▶ _Objective_: Each line below should be reproduced without any alteration.

▶ _Dataset extract_:
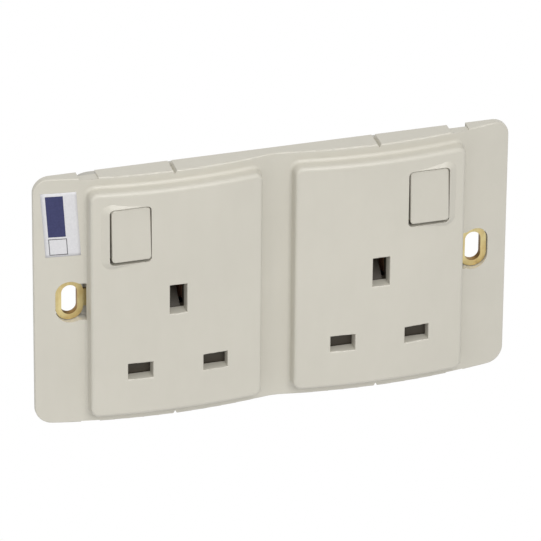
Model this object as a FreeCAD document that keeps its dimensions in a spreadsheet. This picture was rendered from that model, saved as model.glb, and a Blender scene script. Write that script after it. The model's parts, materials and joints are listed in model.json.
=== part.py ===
import FreeCAD, Part
import math
import os
import Sketcher

# Twin switched socket mechanism for a wall box, without its clip-on cover frame.
# Millimetres. Origin midway between the two fixing slots, on the rear plane of the plate.
# +X to the right seen from the front, -Y towards the user, +Z up. Depths are measured forwards.

os.makedirs("parts", exist_ok=True)
doc = FreeCAD.newDocument("twin_socket")
Vector = FreeCAD.Vector

# Driving dimensions

SIZES = {
    "plate_width": 141.0,
    "plate_height": 79.8,
    "plate_corner": 4.8,
    "gang_offset": 30.2,
    "crown_depth": 6.3,
    "crown_radius": 165.0,
    "valley_radius": 15.0,
    "pad_width": 50.3,
    "pad_height": 72.6,
    "pad_corner": 2.2,
    "pad_rise": 4.0,
    "pad_draft": 3.5,
    "pad_root": 1.0,
    "pad_arris": 1.1,
    "rim_arris": 0.4,
    "clip_notch_offset": 54.9,
    "clip_notch_width": 5.5,
    "clip_notch_depth": 0.4,
    "clip_ledge_thickness": 2.9,
    "clip_ledge_depth": 1.6,
    "vee_width": 1.2,
    "vee_depth": 1.1,
    "roof_depth": 6.4,
    "side_wall": 1.8,
    "end_wall": 4.7,
    "hollow_corner": 0.5,
    "web_relief": 0.5,
    "core_width": 102.0,
    "core_skin": 2.2,
    "core_bottom": 35.1,
    "core_top": 38.0,
    "pin_pitch": 22.23,
    "pin_line": 21.95,
    "line_hole_width": 7.3,
    "line_hole_height": 5.1,
    "earth_hole_width": 5.1,
    "earth_hole_height": 9.3,
    "hole_arris": 0.35,
    "rocker_offset": 14.0,
    "rocker_shift": 0.2,
    "rocker_height": 22.6,
    "rocker_width": 11.5,
    "rocker_length": 16.5,
    "rocker_face": 5.1,
    "rocker_corner": 1.0,
    "rocker_arris": 0.45,
    "rocker_wall": 1.2,
    "rocker_skirt_depth": 2.6,
    "rocker_taper": 0.2,
    "rocker_heel_depth": 2.2,
    "rocker_heel_share": 0.32,
    "hollow_skirt_depth": 3.1,
    "hollow_taper": 0.3,
    "hollow_heel_depth": 3.0,
    "hollow_heel_share": 0.08,
    "rocker_side_gap": 0.38,
    "rocker_end_gap": 0.7,
    "rocker_throw": 8.0,
    "pivot_depth": 5.0,
    "pivot_radius": 1.0,
    "pivot_play": 0.06,
    "ear_thickness": 1.2,
    "ear_gap": 0.3,
    "ear_margin": 1.2,
    "pin_setback": 0.1,
    "land_depth": 9.98,
    "land_margin": 0.15,
    "land_height": 1.6,
    "land_draft": 60.0,
    "plunger_reach": 11.0,
    "plunger_radius": 1.5,
    "plunger_play": 0.08,
    "plunger_length": 6.0,
    "tube_wall": 1.1,
    "plunger_gap": 0.1,
    "tube_setback": 3.0,
    "spring_room": 3.2,
    "blade_width": 4.0,
    "blade_length": 13.2,
    "blade_thickness": 0.9,
    "blade_corner": 1.0,
    "cheek_depth": 2.2,
    "cheek_root": 1.8,
    "cheek_tip": 1.0,
    "cheek_thickness": 0.6,
    "knife_play": 0.2,
    "knife_gap": 0.05,
    "knife_height": 0.9,
    "contact_offset": 5.0,
    "contact_radius": 1.5,
    "contact_height": 0.8,
    "contact_rim": 0.5,
    "fixed_contact_margin": 0.2,
    "contact_gap": 0.1,
    "bar_thickness": 0.8,
    "housing_width": 106.4,
    "housing_height": 62.0,
    "housing_depth": 18.0,
    "housing_wall": 1.2,
    "housing_floor": 1.8,
    "partition_offset": 8.0,
    "housing_corner": 3.0,
    "cavity_corner": 0.4,
    "housing_bevel": 2.5,
    "shelf_thickness": 2.5,
    "seat_reach": 2.0,
    "contact_seat_reach": 1.8,
    "window_low_margin": 1.0,
    "window_high_margin": 0.5,
    "fit_gap": 0.3,
    "fixing_pitch": 120.6,
    "slot_width": 4.7,
    "slot_height": 9.4,
    "collar_wall": 1.75,
    "collar_thickness": 1.9,
    "collar_play": 0.2,
    "strap_width": 5.5,
    "strap_neck_depth": 0.8,
    "strap_fold_radius": 1.2,
    "recess_height": 11.9,
    "recess_inset": 0.45,
    "recess_skin": 0.6,
    "recess_lintel": 3.9,
    "leg_offset": 50.4,
    "clip_level": 10.3,
    "clip_front": 3.0,
    "clip_width": 6.2,
    "clip_leaf": 0.6,
    "clip_flare": 0.7,
    "clip_lip": 1.6,
    "line_pin_thickness": 4.0,
    "earth_pin_thickness": 4.0,
    "earth_clip_height": 8.0,
    "earth_clip_foot": 4.0,
    "link_width": 3.0,
    "tab_reach": 2.0,
    "link_offset": 2.9,
    "link_tongue": 3.8,
    "cross_link_height": 12.0,
    "feed_bar_width": 3.4,
    "feed_bar_low": 19.0,
    "feed_tab_rise": 1.0,
    "neutral_bar_width": 3.4,
    "neutral_bar_low": -29.5,
    "shutter_thickness": 1.8,
    "shutter_overlap": 0.45,
    "shutter_travel": 5.4,
    "shutter_beam_top": -10.0,
    "shutter_stem_width": 9.0,
    "shutter_window": 5.2,
    "shutter_slot_top": -14.5,
    "shutter_slot_play": 0.4,
    "shutter_window_margin": 0.5,
    "rail_offset": 14.6,
    "rail_width": 1.8,
    "ramp_width": 3.0,
    "ramp_tip": 0.6,
    "ramp_foot": 2.2,
    "spring_radius": 1.5,
    "spring_wire": 0.45,
    "plunger_spring_turns": 3.5,
    "shutter_spring_turns": 7.0,
    "spring_seat_margin": 0.7,
    "spring_seat_gap": 0.1,
    "spring_shelf_gap": 0.5,
    "terminal_width": 7.0,
    "terminal_length": 8.0,
    "terminal_depth": 5.9,
    "wire_hole_radius": 2.1,
    "line_terminal_height": 25.6,
    "earth_terminal_height": 8.0,
    "screw_radius": 1.75,
    "screw_head_radius": 2.6,
    "screw_head_height": 1.6,
    "screw_length": 3.8,
    "driver_slot": 0.7,
    "thread_play": 0.05,
    "screw_tip_skin": 0.8,
    "screw_play": 0.2,
    "screw_sink": 2.0,
    "housing_screw_radius": 1.5,
    "housing_post_radius": 3.4,
    "plate_boss_radius": 2.6,
    "post_depth": 2.0,
    "upper_screw_offset": 14.0,
    "lower_screw_offset": 48.7,
    "screw_row": 26.2,
}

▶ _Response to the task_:
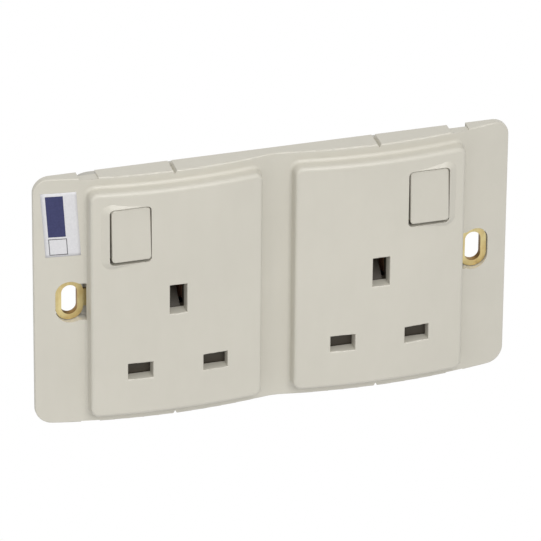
Model this object as a FreeCAD document that keeps its dimensions in a spreadsheet. This picture was rendered from that model, saved as model.glb, and a Blender scene script. Write that script after it. The model's parts, materials and joints are listed in model.json.
=== part.py ===
import FreeCAD, Part
import math
import os
import Sketcher

# Twin switched socket mechanism for a wall box, without its clip-on cover frame.
# Millimetres. Origin midway between the two fixing slots, on the rear plane of the plate.
# +X to the right seen from the front, -Y towards the user, +Z up. Depths are measured forwards.

os.makedirs("parts", exist_ok=True)
doc = FreeCAD.newDocument("twin_socket")
Vector = FreeCAD.Vector

# Driving dimensions

SIZES = {
    "plate_width": 141.0,
    "plate_height": 79.8,
    "plate_corner": 4.8,
    "gang_offset": 30.2,
    "crown_depth": 6.3,
    "crown_radius": 165.0,
    "valley_radius": 15.0,
    "pad_width": 50.3,
    "pad_height": 72.6,
    "pad_corner": 2.2,
    "pad_rise": 4.0,
    "pad_draft": 3.5,
    "pad_root": 1.0,
    "pad_arris": 1.1,
    "rim_arris": 0.4,
    "clip_notch_offset": 54.9,
    "clip_notch_width": 5.5,
    "clip_notch_depth": 0.4,
    "clip_ledge_thickness": 2.9,
    "clip_ledge_depth": 1.6,
    "vee_width": 1.2,
    "vee_depth": 1.1,
    "roof_depth": 6.4,
    "side_wall": 1.8,
    "end_wall": 4.7,
    "hollow_corner": 0.5,
    "web_relief": 0.5,
    "core_width": 102.0,
    "core_skin": 2.2,
    "core_bottom": 35.1,
    "core_top": 38.0,
    "pin_pitch": 22.23,
    "pin_line": 21.95,
    "line_hole_width": 7.3,
    "line_hole_height": 5.1,
    "earth_hole_width": 5.1,
    "earth_hole_height": 9.3,
    "hole_arris": 0.35,
    "rocker_offset": 14.0,
    "rocker_shift": 0.2,
    "rocker_height": 22.6,
    "rocker_width": 11.5,
    "rocker_length": 16.5,
    "rocker_face": 5.1,
    "rocker_corner": 1.0,
    "rocker_arris": 0.45,
    "rocker_wall": 1.2,
    "rocker_skirt_depth": 2.6,
    "rocker_taper": 0.2,
    "rocker_heel_depth": 2.2,
    "rocker_heel_share": 0.32,
    "hollow_skirt_depth": 3.1,
    "hollow_taper": 0.3,
    "hollow_heel_depth": 3.0,
    "hollow_heel_share": 0.08,
    "rocker_side_gap": 0.38,
    "rocker_end_gap": 0.7,
    "rocker_throw": 8.0,
    "pivot_depth": 5.0,
    "pivot_radius": 1.0,
    "pivot_play": 0.06,
    "ear_thickness": 1.2,
    "ear_gap": 0.3,
    "ear_margin": 1.2,
    "pin_setback": 0.1,
    "land_depth": 9.98,
    "land_margin": 0.15,
    "land_height": 1.6,
    "land_draft": 60.0,
    "plunger_reach": 11.0,
    "plunger_radius": 1.5,
    "plunger_play": 0.08,
    "plunger_length": 6.0,
    "tube_wall": 1.1,
    "plunger_gap": 0.1,
    "tube_setback": 3.0,
    "spring_room": 3.2,
    "blade_width": 4.0,
    "blade_length": 13.2,
    "blade_thickness": 0.9,
    "blade_corner": 1.0,
    "cheek_depth": 2.2,
    "cheek_root": 1.8,
    "cheek_tip": 1.0,
    "cheek_thickness": 0.6,
    "knife_play": 0.2,
    "knife_gap": 0.05,
    "knife_height": 0.9,
    "contact_offset": 5.0,
    "contact_radius": 1.5,
    "contact_height": 0.8,
    "contact_rim": 0.5,
    "fixed_contact_margin": 0.2,
    "contact_gap": 0.1,
    "bar_thickness": 0.8,
    "housing_width": 106.4,
    "housing_height": 62.0,
    "housing_depth": 18.0,
    "housing_wall": 1.2,
    "housing_floor": 1.8,
    "partition_offset": 8.0,
    "housing_corner": 3.0,
    "cavity_corner": 0.4,
    "housing_bevel": 2.5,
    "shelf_thickness": 2.5,
    "seat_reach": 2.0,
    "contact_seat_reach": 1.8,
    "window_low_margin": 1.0,
    "window_high_margin": 0.5,
    "fit_gap": 0.3,
    "fixing_pitch": 120.6,
    "slot_width": 4.7,
    "slot_height": 9.4,
    "collar_wall": 1.75,
    "collar_thickness": 1.9,
    "collar_play": 0.2,
    "strap_width": 5.5,
    "strap_neck_depth": 0.8,
    "strap_fold_radius": 1.2,
    "recess_height": 11.9,
    "recess_inset": 0.45,
    "recess_skin": 0.6,
    "recess_lintel": 3.9,
    "leg_offset": 50.4,
    "clip_level": 10.3,
    "clip_front": 3.0,
    "clip_width": 6.2,
    "clip_leaf": 0.6,
    "clip_flare": 0.7,
    "clip_lip": 1.6,
    "line_pin_thickness": 4.0,
    "earth_pin_thickness": 4.0,
    "earth_clip_height": 8.0,
    "earth_clip_foot": 4.0,
    "link_width": 3.0,
    "tab_reach": 2.0,
    "link_offset": 2.9,
    "link_tongue": 3.8,
    "cross_link_height": 12.0,
    "feed_bar_width": 3.4,
    "feed_bar_low": 19.0,
    "feed_tab_rise": 1.0,
    "neutral_bar_width": 3.4,
    "neutral_bar_low": -29.5,
    "shutter_thickness": 1.8,
    "shutter_overlap": 0.45,
    "shutter_travel": 5.4,
    "shutter_beam_top": -10.0,
    "shutter_stem_width": 9.0,
    "shutter_window": 5.2,
    "shutter_slot_top": -14.5,
    "shutter_slot_play": 0.4,
    "shutter_window_margin": 0.5,
    "rail_offset": 14.6,
    "rail_width": 1.8,
    "ramp_width": 3.0,
    "ramp_tip": 0.6,
    "ramp_foot": 2.2,
    "spring_radius": 1.5,
    "spring_wire": 0.45,
    "plunger_spring_turns": 3.5,
    "shutter_spring_turns": 7.0,
    "spring_seat_margin": 0.7,
    "spring_seat_gap": 0.1,
    "spring_shelf_gap": 0.5,
    "terminal_width": 7.0,
    "terminal_length": 8.0,
    "terminal_depth": 5.9,
    "wire_hole_radius": 2.1,
    "line_terminal_height": 25.6,
    "earth_terminal_height": 8.0,
    "screw_radius": 1.75,
    "screw_head_radius": 2.6,
    "screw_head_height": 1.6,
    "screw_length": 3.8,
    "driver_slot": 0.7,
    "thread_play": 0.05,
    "screw_tip_skin": 0.8,
    "screw_play": 0.2,
    "screw_sink": 2.0,
    "housing_screw_radius": 1.5,
    "housing_post_radius": 3.4,
    "plate_boss_radius": 2.6,
    "post_depth": 2.0,
    "upper_screw_offset": 14.0,
    "lower_screw_offset": 48.7,
    "screw_row": 26.2,
}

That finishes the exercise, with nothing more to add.